Records with modeling code:
- - - - - - -

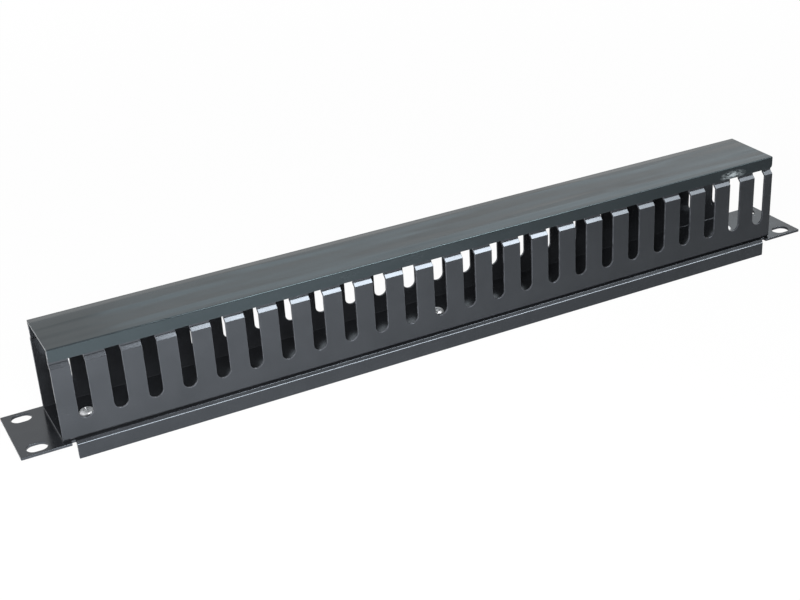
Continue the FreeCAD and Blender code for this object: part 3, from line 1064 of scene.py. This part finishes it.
class CABLE_OT_stage(bpy.types.Operator):
    """Make the floor, the room, the lamps and the camera"""
    bl_idname = "cable.stage"
    bl_label = "Studio Stage"

    def execute(self, context):
        settings = context.scene.cable_stage
        white = context.scene.cable_finishes.backdrop
        self.room(context, settings, white)
        self.floor(white)
        # Where each one stands, what it faces, its width and height, and its power.
        glosses = {
            "key_soft_box": ((0.43, -0.51, 1.0), (0.43, -0.1, 0.0), 0.6, 0.4, settings.key_power),
            "side_soft_box": ((0.92, -0.51, 1.0), (0.92, -0.1, 0.0), 0.38, 0.4, settings.side_power),
            "front_soft_box": ((0.7, -1.2, 0.12), (0.7, 0.0, 0.12), 1.6, 0.24, settings.front_power),
            "back_soft_box": ((0.6, 1.0, 0.79), (0.6, 0.0, 0.79), 1.1, 0.4, settings.back_power),
        }
        lamps = {name: soft_box(name, *values, gloss_only=True) for name, values in glosses.items()}
        lamps["back_soft_box"].data.color = linear("#e0f4ff")[:3]
        light_only(lamps["front_soft_box"], bpy.data.objects["rack_panel_sheet"])
        fill = soft_box(
            "fill_soft_box", (-0.26, -0.42, 0.25), (-0.24, 0.0, 0.02), 0.2, 0.2,
            settings.fill_power)
        fill.visible_glossy = False
        camera = bpy.data.cameras.new("camera")
        camera.lens = settings.lens
        camera.sensor_width = 36.0
        camera.clip_start = 0.01
        holder = bpy.data.objects.new("camera", camera)
        holder.location = settings.camera_place
        holder.rotation_euler = settings.camera_turn
        context.scene.collection.objects.link(holder)
        context.scene.camera = holder
        context.scene.view_settings.view_transform = "Standard"
        return {"FINISHED"}

    def room(self, context, settings, white):
        """A white room: full white where it is seen, and dimmer as a source of light."""
        world = bpy.data.worlds.new("studio_room")
        tree = bare_tree(world)
        strength = add_node(tree, "ShaderNodeMapRange", [
            seen_directly(tree), 0, 1, settings.ambient, 1.0])
        glow = add_node(tree, "ShaderNodeBackground", {"Color": white, "Strength": strength})
        add_node(tree, "ShaderNodeOutputWorld", {"Surface": glow})
        context.scene.world = world

    def floor(self, white):
        """A matt white floor at the flanges' edges. It keeps a faint shadow near the part."""
        low, _ = cad_box
        work = bmesh.new()
        bmesh.ops.create_circle(work, cap_ends=True, segments=96, radius=4.0)
        bmesh.ops.translate(work, verts=work.verts, vec=(0, 0, low[2]))
        mesh = mesh_from(work, "studio_floor")
        material, tree, place = new_material("matt_white_paper")
        paper = add_node(tree, "ShaderNodeBsdfDiffuse", {"Color": shade(white, 0.8)})
        glow = add_node(tree, "ShaderNodeEmission", {"Color": white, "Strength": 1.0})
        away = add_node(tree, "ShaderNodeVectorMath", [place], operation="LENGTH").outputs["Value"]
        camera = add_node(tree, "ShaderNodeLightPath").outputs["Is Camera Ray"]
        near = add_node(tree, "ShaderNodeMapRange", [camera, 0, 1, 0.28, 0.98])
        fade = add_node(tree, "ShaderNodeMapRange", [away, 0.3, 0.9, near, 1.0])
        pale = add_node(tree, "ShaderNodeMath", [seen_directly(tree), fade], operation="MULTIPLY")
        surface = add_node(tree, "ShaderNodeMixShader", [pale, paper, glow])
        below = add_node(tree, "ShaderNodeNewGeometry").outputs["Backfacing"]
        clear = add_node(tree, "ShaderNodeBsdfTransparent")
        seen = add_node(tree, "ShaderNodeMixShader", [below, surface, clear])
        add_node(tree, "ShaderNodeOutputMaterial", {"Surface": seen})
        new_object("studio_floor", mesh, material)


class CABLE_PT_sidebar(bpy.types.Panel):
    """Buttons for the pieces and their settings"""
    bl_label = "Cable Manager"
    bl_space_type = "VIEW_3D"
    bl_region_type = "UI"
    bl_category = "Cable Manager"

    def draw(self, context):
        for step in STEPS:
            self.layout.operator(step.bl_idname)
        for group in GROUPS:
            box = self.layout.box()
            settings = getattr(context.scene, group)
            for name in settings.__annotations__:
                box.prop(settings, name)


STEPS = (CABLE_OT_panel, CABLE_OT_duct, CABLE_OT_cover, CABLE_OT_fasteners, CABLE_OT_stage)
GROUPS = {"cable_sheets": SheetSizes, "cable_fasteners": FastenerSizes,
          "cable_finishes": Finishes, "cable_stage": StageSettings}
CLASSES = (*GROUPS.values(), *STEPS, CABLE_PT_sidebar)


def register():
    for made in CLASSES:
        bpy.utils.register_class(made)
    for name, group in GROUPS.items():
        setattr(bpy.types.Scene, name, bpy.props.PointerProperty(type=group))


def unregister():
    for name in GROUPS:
        delattr(bpy.types.Scene, name)
    for made in reversed(CLASSES):
        bpy.utils.unregister_class(made)


def main():
    """Makes every piece and the stage."""
    register()
    for step in STEPS:
        group, name = step.bl_idname.split(".")
        getattr(getattr(bpy.ops, group), name)()


if __name__ == "__main__":
    main()
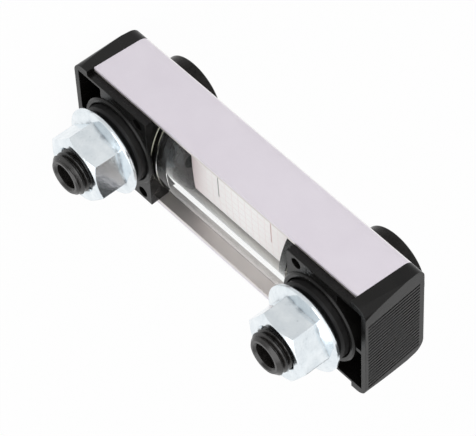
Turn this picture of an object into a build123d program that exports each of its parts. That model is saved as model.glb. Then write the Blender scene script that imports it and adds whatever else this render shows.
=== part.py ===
from build123d import *
import os
from math import cos, radians, sin, tan

# Tank level gauge for a hydraulic tank, as it is fixed to the tank wall.
# +Z runs up along the gauge, +Y points into the tank and X runs across it.
# The origin lies on the plane of the tank wall, midway between the two bolts.
# All sizes are in millimetres.

# ---- driving dimensions -------------------------------------------------------

# Whole gauge
CAP_LENGTH_OVERALL = 109.0  # from the end face of one cap to that of the other
BOLT_TO_CAP_END = 16.5     # from each bolt's axis out to the end face of its cap
BOLT_TO_CHAMBER = 11.5     # from each bolt's axis in to the end of the sight chamber
BODY_DEPTH = 20.5          # from the tank wall to the front of the housing
SIDE_DRAFT = 4.0           # degrees that the long sides lean in towards the front
END_DRAFT = 4.0            # degrees that the end faces lean in towards the front

# Housing, a folded sheet open at the back
CAP_OVERHANG = 5.3         # how far each cap stands out of its end
HOUSING_WIDTH = 34.0       # outside, at its back edges
HOUSING_SETBACK = 2.4      # from the tank wall to its back edges
SHEET = 1.5
BEND_RADIUS = 3.5          # outside radius of both folds
SMALLEST_CORNER = 0.6      # where a fold's radius runs out inside thick walls
WINDOW_WIDTH = 18.0
WINDOW_LENGTH = 40.0
WINDOW_CORNER = 3.0

# Fits between pieces
SLIP_FIT = 0.1             # a piece that slides into another
BOLT_FIT = 0.3             # round the bolt where it passes through a cap

# End caps
CAP_END_WALL = 1.6
CAP_SIDE_WALL = 2.4
CAP_CORNER = 3.5           # the two upright corners at its outer end
POCKET_DEPTH = 15.0
POCKET_INNER_END = 6.2     # from the bolt's axis out to where the pockets start
POCKET_DRAFT = 1.0         # degrees
WEB_THICKNESS = 1.2
BOSS_RADIUS = 12.9
BOSS_RIM = 1.6             # wall round the seal
BOSS_HEIGHT = 0.6          # how far that wall stands out of the back face
BOSS_BEVEL = 0.4
SEAL_RECESS = 1.6
RIB_PITCH = 1.2
RIB_GROOVE = 0.55
RIB_DEPTH = 0.5
RIB_COUNT = 21
RIB_MARGIN_BACK = 0.9
RIB_MARGIN_FRONT = 1.6
RIB_OFFSET = -1.4          # the grooved field sits this far off the middle
STUD_HOLE_RADIUS = 1.6
STUD_HOLE_DEPTH = 3.0
STUD_RADIUS = 0.8          # moulded core left standing in each small blind hole
STUD_DEPTH = 0.8           # its end lies this far below the back face
STUD_SPACING = 26.4        # across the cap
STUD_FROM_BOLT = 8.2       # towards the middle of the gauge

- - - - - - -

TASK TO CARRY OUT - Using the listing, copy every line where the word "that" shows up.

SOLVED PROBLEM -
Turn this picture of an object into a build123d program that exports each of its parts. That model is saved as model.glb. Then write the Blender scene script that imports it and adds whatever else this render shows.
CAP_LENGTH_OVERALL = 109.0  # from the end face of one cap to that of the other
SIDE_DRAFT = 4.0           # degrees that the long sides lean in towards the front
END_DRAFT = 4.0            # degrees that the end faces lean in towards the front
SLIP_FIT = 0.1             # a piece that slides into another
BOSS_HEIGHT = 0.6          # how far that wall stands out of the back face